Original pipeline used python for processing dataframes and R for running Random Forest. For those instructions see bottom of the document (Python & R Pipeline).
New pipeline uses SciPy to determine enrichment, Numpy and Pandas for dataframe management, and SciKit Learn for RandomForest
May 19 2016 : Added option to run multiple test correction during kmer enrichment. Add "-FDR Y" to your command line to do so.
April 27 2016 : Added MapEnrichedKmers.py to directory. This is the starting point for incorporating DAP-Seq data into the pipeline. Script is being actively developed by cbazodi and will likely be renamed!

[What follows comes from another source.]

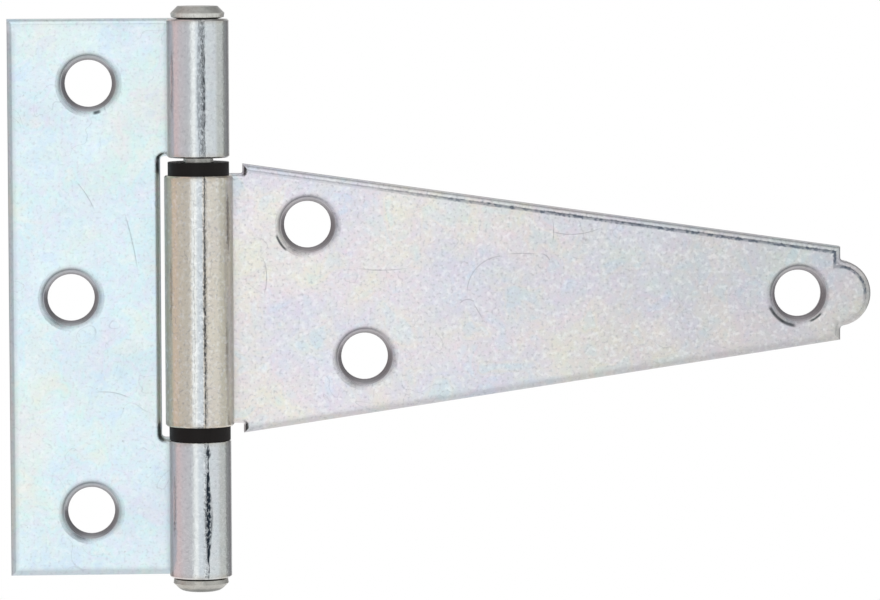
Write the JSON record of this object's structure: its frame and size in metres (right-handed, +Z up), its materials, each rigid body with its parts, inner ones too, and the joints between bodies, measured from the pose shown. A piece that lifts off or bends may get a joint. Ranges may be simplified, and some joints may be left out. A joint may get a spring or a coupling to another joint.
{
  "type": "t hinge",
  "caption": "Zinc-plated steel T hinge: a notched rectangular butt leaf and a long tapered strap, each rolled round one headed pin, with black washers between the knuckles.",
  "frame": {"origin": "on the butt leaf's back face, midway between the centres of its two outer screw holes", "axes": "+Z up along the hinge pin, +X towards the strap's nose, +Y out of the back into the post and gate"},
  "size_m": [0.1381, 0.0109, 0.0932],
  "materials": {
    "butt_zinc": "zinc plated, clear blue passivated",
    "strap_zinc": "zinc plated, passivated with faint mixed tints",
    "pin_zinc": "dull zinc plated",
    "nylon": "moulded black nylon"
  },
  "bodies": {
    "butt": {"butt_leaf": "butt_zinc", "hinge_pin": "pin_zinc", "lower_washer": "nylon"},
    "strap": {"strap_leaf": "strap_zinc", "upper_washer": "nylon"}
  },
  "joints": [
    {"name": "strap_swing", "type": "hinge", "parent": "butt", "child": "strap", "pos_m": [0.0173, -0.00545, 0], "axis": [0, 0, -1], "range_deg": [-94, 188]}
  ]
}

March 6 2016 : Change RandomForest_v2.0.py to call the random forest script from RF_scikit.py. That way ML runs are consistent between methods.

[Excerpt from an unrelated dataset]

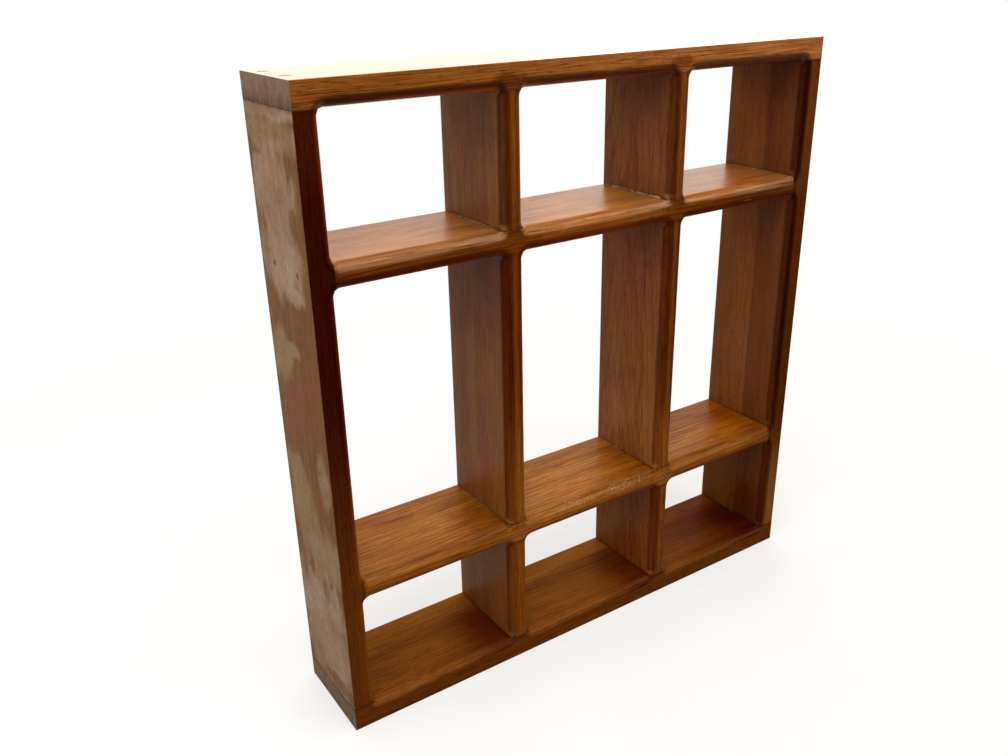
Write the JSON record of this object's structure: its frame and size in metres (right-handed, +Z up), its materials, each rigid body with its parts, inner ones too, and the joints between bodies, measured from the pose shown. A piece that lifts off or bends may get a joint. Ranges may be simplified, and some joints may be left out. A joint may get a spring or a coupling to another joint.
{
  "type": "shelving unit",
  "caption": "Free-standing open shelving unit of solid hardwood boards: a grid of compartments with no back, quarter-round front edges and dowelled butt joints.",
  "frame": {"origin": "under the middle of the base, on the surface that the unit stands on", "axes": "+X to the right as seen from the front, +Y from the front to the back, +Z up"},
  "size_m": [0.577, 0.101, 0.6],
  "materials": {
    "top_board_wood": "satin oiled hardwood, long grain across",
    "bottom_board_wood": "satin oiled hardwood, long grain across",
    "side_board_wood": "satin oiled hardwood, long grain upright",
    "shelf_wood": "satin oiled hardwood, long grain across",
    "divider_wood": "satin oiled hardwood, long grain upright",
    "dowel_wood": "planed flush where an end shows"
  },
  "bodies": {
    "root": {"top_board": "top_board_wood", "bottom_board": "bottom_board_wood", "left_side_board": "side_board_wood", "right_side_board": "side_board_wood", "lower_shelf": "shelf_wood", "upper_shelf": "shelf_wood", "lower_left_divider": "divider_wood", "lower_right_divider": "divider_wood", "middle_left_divider": "divider_wood", "middle_right_divider": "divider_wood", "upper_left_divider": "divider_wood", "upper_right_divider": "divider_wood", "top_left_corner_dowels": "dowel_wood", "top_right_corner_dowels": "dowel_wood", "bottom_left_corner_dowels": "dowel_wood", "bottom_right_corner_dowels": "dowel_wood", "lower_shelf_left_end_dowels": "dowel_wood", "lower_shelf_right_end_dowels": "dowel_wood", "upper_shelf_left_end_dowels": "dowel_wood", "upper_shelf_right_end_dowels": "dowel_wood", "lower_left_crossing_dowels": "dowel_wood", "lower_right_crossing_dowels": "dowel_wood", "upper_left_crossing_dowels": "dowel_wood", "upper_right_crossing_dowels": "dowel_wood", "left_divider_foot_dowels": "dowel_wood", "left_divider_head_dowels": "dowel_wood", "right_divider_foot_dowels": "dowel_wood", "right_divider_head_dowels": "dowel_wood"}
  },
  "joints": []
}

Febrary 2 2016 : Add RF scikit.py. Which allows you to run RF ML on any dataframe given. Can select scoring type ('f1' = F-measure; 'roc_auc' = AUC-ROC : default = f1) and give list of features to include (default is to use the whole dataframe)
Nov 25 2015 : Simplify and standardize outputs (gives stdev and SE), also changed the random_state generator in RandomForestClassifier from an int to the default which is np.random.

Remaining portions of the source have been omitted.